Jim Clarken, now happily resident in Greystones, is a native of Limerick, brought up in small town Askeaton and educated by the Jesuits. He moved with doctor wife Dee, who works in the town as a GP, to Greystones three years ago and they are happily bringing their two children there.

The 47 year old remains proud to wear his Munster rugby jersey in County Wicklow, though his own achievements as a teenager were more in athletics a track and field than on the rugby pitch. Son of an industrial chemist, he graduated in commerce from University College Galway.

Work managing manufacturing plastics in Clonakilty and steel in Waterford was the logical next step. However, he always had an interest from a young age in world development, perhaps influenced by a child minder who was always looking to help the 'little black babies' - very un-PC but nonetheless heartfelt.

He worked with the Simon Community while in college and talks of how it never made sense to him that children could die of hunger.

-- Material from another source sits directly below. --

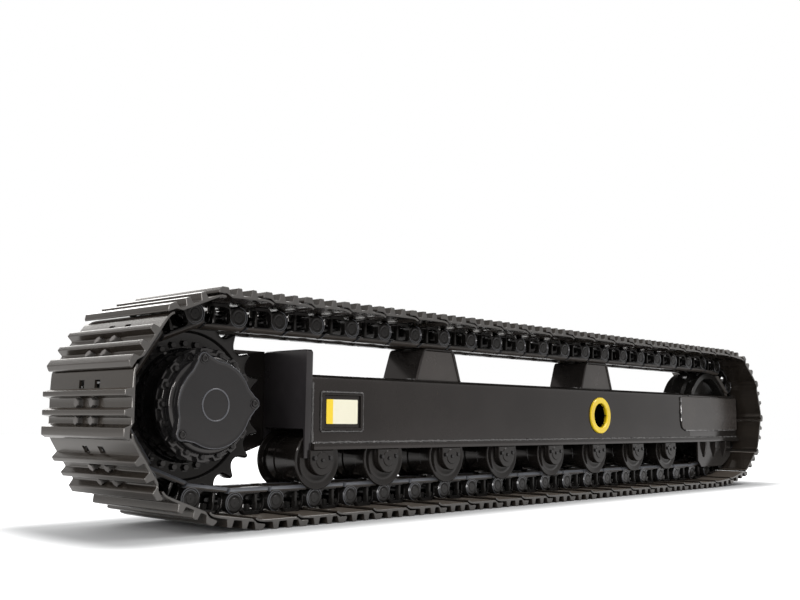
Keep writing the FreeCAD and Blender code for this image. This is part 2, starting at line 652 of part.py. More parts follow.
def rollers():
    """Track rollers with a flange outside each rail, and the fixed shafts that they turn on."""
    bore = ROLLER_SHAFT_RADIUS + RUNNING_GAP
    half = [(bore, ROLLER_FLANGE_OUTER), (ROLLER_FLANGE_RADIUS, ROLLER_FLANGE_OUTER)]
    half += [(ROLLER_FLANGE_RADIUS, ROLLER_FLANGE_INNER + ROLLER_FLANGE_TAPER)]
    half += [(ROLLER_TREAD_RADIUS, ROLLER_FLANGE_INNER)]
    profile = half + [(radius, -y) for radius, y in reversed(half)]
    shafts = []
    for number, x in enumerate(roller_places(), 1):
        save("roller_" + str(number), [turned(profile, x, ROLLER_Z)])
        shafts.append(roller_shaft(x))
    save("roller_shafts", shafts)


def roller_shaft(x):
    """Shaft with a collar at each end that hangs under the frame's bottom flange."""
    collar_in = SIDE_INNER
    collar_out = collar_in + COLLAR_WIDTH
    left = x - COLLAR_RADIUS
    right = x + COLLAR_RADIUS
    outline = [(left, RAIL_FLANGE_BOTTOM), (left, ROLLER_Z), (x, ROLLER_Z - COLLAR_RADIUS, ARC)]
    outline += [(right, ROLLER_Z), (right, RAIL_FLANGE_BOTTOM)]
    collar = slab(outline, collar_in, collar_out)
    return fused([collar, mirrored(collar), disc(x, ROLLER_Z, ROLLER_SHAFT_RADIUS, -collar_out, collar_out)])


def beam():
    """Folded shell of the side frame; its top is open where the idler stands between the sides."""
    edge = BEAM_EDGE_RADIUS
    slope = edge * (1.0 - math.sqrt(0.5))
    half = BEAM_HALF_WIDTH
    outer = [(-half, BEAM_SIDE_BOTTOM), (-half, BEAM_TOP - edge), (slope - half, BEAM_TOP - slope, ARC)]
    outer += [(edge - half, BEAM_TOP), (half - edge, BEAM_TOP), (half - slope, BEAM_TOP - slope, ARC)]
    outer += [(half, BEAM_TOP - edge), (half, BEAM_SIDE_BOTTOM)]
    inner = box(BEAM_X0, BEAM_X1, -SIDE_INNER, SIDE_INNER, BEAM_SIDE_BOTTOM, BEAM_TOP - BEAM_WALL)
    shell = bar(outer, BEAM_X0, BEAM_X1).cut(inner)
    shell = shell.cut(box(SLOT_X, BEAM_X1, -SIDE_INNER, SIDE_INNER, BEAM_SIDE_BOTTOM, BEAM_TOP))
    panel_x0 = ACCESS_X - ACCESS_OUTER - PANEL_MARGIN
    panel_x1 = ACCESS_X + ACCESS_OUTER + PANEL_MARGIN
    panel = box(panel_x0, panel_x1, -half, -SIDE_INNER, BEAM_SIDE_BOTTOM, BEAM_TOP - edge)
    lengths = []
    for x0, x1 in ((BEAM_X0, panel_x0), (panel_x0, panel_x1), (panel_x1, BEAM_X1)):
        length = shell.common(box(x0, x1, -half, half, BEAM_SIDE_BOTTOM, BEAM_TOP))
        lengths.append(length.cut(panel))
    save("beam_shell", lengths)
    save("access_panel", [panel.cut(disc(ACCESS_X, ACCESS_HEIGHT, ACCESS_INNER, -half, -SIDE_INNER))])
    flange = box(BEAM_X0, BEAM_X1, SIDE_INNER, half + RAIL_FLANGE_OUT, RAIL_FLANGE_BOTTOM, BEAM_SIDE_BOTTOM)
    save("bottom_flanges", [mirrored(flange), flange])
    web = box(BEAM_X0, SLOT_X, -SIDE_INNER, SIDE_INNER, WEB_BOTTOM, WEB_TOP)
    save("beam_web", [web])
    back = BEAM_X0 - BULKHEAD_THICKNESS
    bulkhead = box(back, BEAM_X0, -half, half, BULKHEAD_FOOT, BULKHEAD_TOP)
    arch = box(back, BEAM_X0, -SIDE_INNER, SIDE_INNER, BULKHEAD_FOOT, WEB_BOTTOM)
    notch = box(roller_places()[0] - COLLAR_RADIUS, BEAM_X0, -half, half, BULKHEAD_FOOT, RAIL_FLANGE_BOTTOM)
    save("rear_bulkhead", [bulkhead.cut(arch).cut(notch)])


def beam_fittings():
    """Doubler plates, access ring, label frame and blank label on the side frame."""
    half = BEAM_HALF_WIDTH
    x0 = IDLER_X - DOUBLER_START
    top = BEAM_TOP - BEAM_EDGE_RADIUS
    turn = DOUBLER_CORNER * (1.0 - math.sqrt(0.5))
    outline = [(x0, top), (x0, DOUBLER_BOTTOM + DOUBLER_CORNER), (x0 + turn, DOUBLER_BOTTOM + turn, ARC)]
    outline += [(x0 + DOUBLER_CORNER, DOUBLER_BOTTOM), (BEAM_X1, DOUBLER_BOTTOM), (BEAM_X1, top)]
    doubler = slab(outline, half, half + DOUBLER_THICKNESS)
    save("idler_doublers", [mirrored(doubler), doubler])
    ring = disc(ACCESS_X, ACCESS_HEIGHT, ACCESS_OUTER, -half - ACCESS_DEPTH, -half)
    save("access_ring", [ring.cut(disc(ACCESS_X, ACCESS_HEIGHT, ACCESS_INNER, -half - ACCESS_DEPTH, -half))])
    label_x = DRIVE_X + LABEL_START
    label_end = label_x + LABEL_LENGTH
    label_top = LABEL_BOTTOM + LABEL_HEIGHT
    frame = box(label_x, label_end, -half - LABEL_FRAME_DEPTH, -half, LABEL_BOTTOM, label_top)
    window = box(label_x + LABEL_BAR, label_end - LABEL_BAR, -half - LABEL_FRAME_DEPTH, -half,
                 LABEL_BOTTOM + LABEL_BAR, label_top - LABEL_BAR)
    save("label_frame", [frame.cut(window)])
    inset = LABEL_BAR + LABEL_MARGIN
    save("label_plate", [box(label_x + inset, label_end - inset, -half - LABEL_PLATE_DEPTH, -half,
                             LABEL_BOTTOM + inset, label_top - inset)])


def skid(name, x):
    """Folded strap on the frame that the upper rails slide over, closed by a set-back plate on each side."""
    top = SEAT_PLANE - SKID_GAP
    base = SKID_BASE / 2.0
    crown = SKID_TOP / 2.0
    rise = top - BEAM_TOP
    lean = SKID_WALL * math.hypot(base - crown, rise) / rise
    outer = [(x - base, BEAM_TOP), (x - crown, top), (x + crown, top), (x + base, BEAM_TOP)]
    inner = [(x - base + lean, BEAM_TOP), (x - crown + lean, top - SKID_WALL)]
    inner += [(x + crown - lean, top - SKID_WALL), (x + base - lean, BEAM_TOP)]
    strap = slab(outer, -OUTER_STRAP, OUTER_STRAP).cut(slab(inner, -OUTER_STRAP, OUTER_STRAP))
    face = OUTER_STRAP - SKID_RECESS
    cheek = slab(inner, face - SKID_WALL, face)
    save(name, [fused([strap, cheek, mirrored(cheek)])])


def idler_guides():
    """Plates under the frame beside the idler that keep the chain in line, with gussets outside."""
    inner = SIDE_INNER
    outer = inner + GUIDE_THICKNESS
    x0 = IDLER_X - GUIDE_BACK
    x1 = IDLER_X + GUIDE_FRONT
    foot = math.sqrt(GUIDE_REACH ** 2 - (IDLER_Z - GUIDE_BOTTOM) ** 2)
    corner_z = IDLER_Z - math.sqrt(GUIDE_REACH ** 2 - GUIDE_FRONT ** 2)
    foot_angle = math.atan2(IDLER_Z - GUIDE_BOTTOM, foot)
    middle = (foot_angle + math.atan2(IDLER_Z - corner_z, GUIDE_FRONT)) / 2.0
    outline = [(x0, RAIL_FLANGE_BOTTOM), (x0, GUIDE_BOTTOM + GUIDE_CHAMFER)]
    outline += [(x0 + GUIDE_CHAMFER, GUIDE_BOTTOM), (IDLER_X + foot, GUIDE_BOTTOM)]
    outline += [(IDLER_X + GUIDE_REACH * math.cos(middle), IDLER_Z - GUIDE_REACH * math.sin(middle), ARC)]
    outline += [(x1, corner_z), (x1, RAIL_FLANGE_BOTTOM)]
    plate = slab(outline, inner, outer)
    edge = BEAM_HALF_WIDTH + RAIL_FLANGE_OUT
    gussets = []
    for place in GUSSET_PLACES:
        x = IDLER_X + place
        section = [(outer, RAIL_FLANGE_BOTTOM), (edge, RAIL_FLANGE_BOTTOM)]
        section += [(edge, RAIL_FLANGE_BOTTOM - GUSSET_EDGE), (outer, RAIL_FLANGE_BOTTOM - GUSSET_DROP)]
        gusset = bar(section, x - GUSSET_THICKNESS / 2.0, x + GUSSET_THICKNESS / 2.0)
        gussets += [mirrored(gusset), gusset]
    save("idler_guides", [mirrored(plate), plate] + gussets)


def mounting_pads():
    """Bolting pads on the inner side, where the crawler's two crossmembers are fixed."""
    inner = BEAM_HALF_WIDTH
    outer = inner + PAD_THICKNESS
    top = PAD_BOTTOM + PAD_HEIGHT
    middle = PAD_BOTTOM + PAD_HEIGHT / 2.0
    pads = []
    for centre in (-PAD_CENTRE, PAD_CENTRE):
        pad = box(centre - PAD_LENGTH / 2.0, centre + PAD_LENGTH / 2.0, inner, outer, PAD_BOTTOM, top)
        for column in (-0.5, 0.5):
            for row in (-0.5, 0.5):
                x = centre + column * PAD_BOLT_SPACING
                z = middle + row * PAD_BOLT_ROW_SPACING
                pad = pad.cut(disc(x, z, PAD_BOLT_RADIUS, inner, outer))
        pads.append(pad)
    save("mounting_pads", pads)


NODES = []
SHOE = shoe()
os.makedirs("parts", exist_ok=True)
chain()
sprocket()
drive_hub()
slotted_ring()
drive_cover()
final_drive_frame()
idler_wheel()
idler_yoke()
rollers()
beam()
beam_fittings()
skid("rear_skid", DRIVE_X + REAR_SKID_CENTRE)
skid("front_skid", IDLER_X - FRONT_SKID_CENTRE)
idler_guides()
mounting_pads()
print(len(NODES), "nodes,", sum(len(solids) for _, solids in NODES), "solids, all valid:",
      all(solid.isValid() for _, solids in NODES for solid in solids))
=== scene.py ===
"""Crawler track unit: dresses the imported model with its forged, cast, turned, welded and painted surfaces."""

import json
from math import asin, atan2, cos, pi, radians, sin, sqrt

import bpy
import numpy as np
from bpy.props import FloatProperty, FloatVectorProperty, IntProperty, PointerProperty
from bpy.types import Operator, Panel, PropertyGroup
from mathutils import Matrix


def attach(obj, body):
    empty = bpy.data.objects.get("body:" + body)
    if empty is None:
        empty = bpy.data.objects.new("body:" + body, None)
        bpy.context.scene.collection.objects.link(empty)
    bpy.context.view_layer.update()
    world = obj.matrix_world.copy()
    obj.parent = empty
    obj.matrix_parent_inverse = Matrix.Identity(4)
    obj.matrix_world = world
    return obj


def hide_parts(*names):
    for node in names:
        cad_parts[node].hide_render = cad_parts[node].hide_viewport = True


bl_info = {
    "name": "Crawler track unit",
    "version": (1, 0, 0),
    "blender": (4, 5, 0),
    "location": "View3D > Sidebar > Track unit",
    "description": "Builds the visible surfaces, finishes and studio of a crawler track unit",
    "category": "Object",
}

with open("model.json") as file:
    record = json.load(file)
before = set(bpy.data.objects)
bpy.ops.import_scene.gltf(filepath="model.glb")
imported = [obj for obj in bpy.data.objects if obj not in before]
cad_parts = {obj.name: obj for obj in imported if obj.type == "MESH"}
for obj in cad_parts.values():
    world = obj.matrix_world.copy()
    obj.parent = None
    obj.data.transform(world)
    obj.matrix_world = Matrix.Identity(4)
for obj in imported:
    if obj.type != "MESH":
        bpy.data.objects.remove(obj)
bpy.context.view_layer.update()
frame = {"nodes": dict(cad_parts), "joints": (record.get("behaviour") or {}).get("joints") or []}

MM = 0.001
PITCH = 0.190
TEETH = 21
TOP_LINKS = 20
GROUND_LINKS = 18
DRIVE_CHORDS = 5
IDLER_CHORDS = 6
RAMP_LIFT = 0.025
GROUND_PIN = 0.081
STEP = 4 * pi / TEETH
PIN_CIRCLE = PITCH / (2 * sin(STEP / 2))
DRIVE_X = next(joint["pos_m"][0] for joint in frame["joints"] if joint["name"] == "sprocket_spin")
OUTER_FACE = 0.1038
INNER_FACE = 0.0533
STRAP = 0.0250
LOBES = np.radians([108.5, 2.5, 217.5])
LOBE_CENTRE = 0.166
LID_LEVEL = -0.2052
BEAM_SIDE = 0.130
BEAM_WALL = 0.012
BEAM_TOP = 0.556
FLANGE_SIDE = 0.148
FLANGE_TOP = 0.290
FLANGE_BOTTOM = 0.265
LABEL_BOX = (0.551, 0.338, 0.220, 0.148)
ACCESS_HEIGHT = 0.414
ROLLER_Z = 0.2253
ROLLER_X = DRIVE_X + np.array([0.5480, 0.9130, 1.30935, 1.7057, 2.10205, 2.4984, 2.89475, 3.25975])
SHARP = radians(32)
UP = (0, 0, 1)
INWARDS = (0, 1, 0)


# Sizes and colours that a user would change

def length(label, about, default):
    """Property that holds a length."""
    return FloatProperty(name=label, description=about, default=default, unit="LENGTH")


def hue(label, about, default):
    """Property that holds a colour."""
    return FloatVectorProperty(name=label, description=about, default=default, subtype="COLOR")


class ChainSizes(PropertyGroup):
    shoe_width: length("Shoe width", "Width of a track shoe", 0.540)
    shoe_bolt: length("Shoe bolt", "Radius of a shoe bolt's head", 0.0165)
    bolt_spread: length("Bolt spread", "Distance of the shoe bolts from the middle", 0.050)
    pin_radius: length("Pin radius", "Radius of a track pin's visible end", 0.019)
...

Eventually he quit the steel firm and went to South Sudan with a Goal emergency response team, supervising health care and water provision for 300,000 scared refugees living in mud huts.

His year in war torn Sudan was life changing, returning to Ireland in 2007 unable to see himself going back into business. When the Oxfam chief position came up shortly afterwards , he was ready to persuade the organisation that he was the man for the job and he retains the conviction to this day.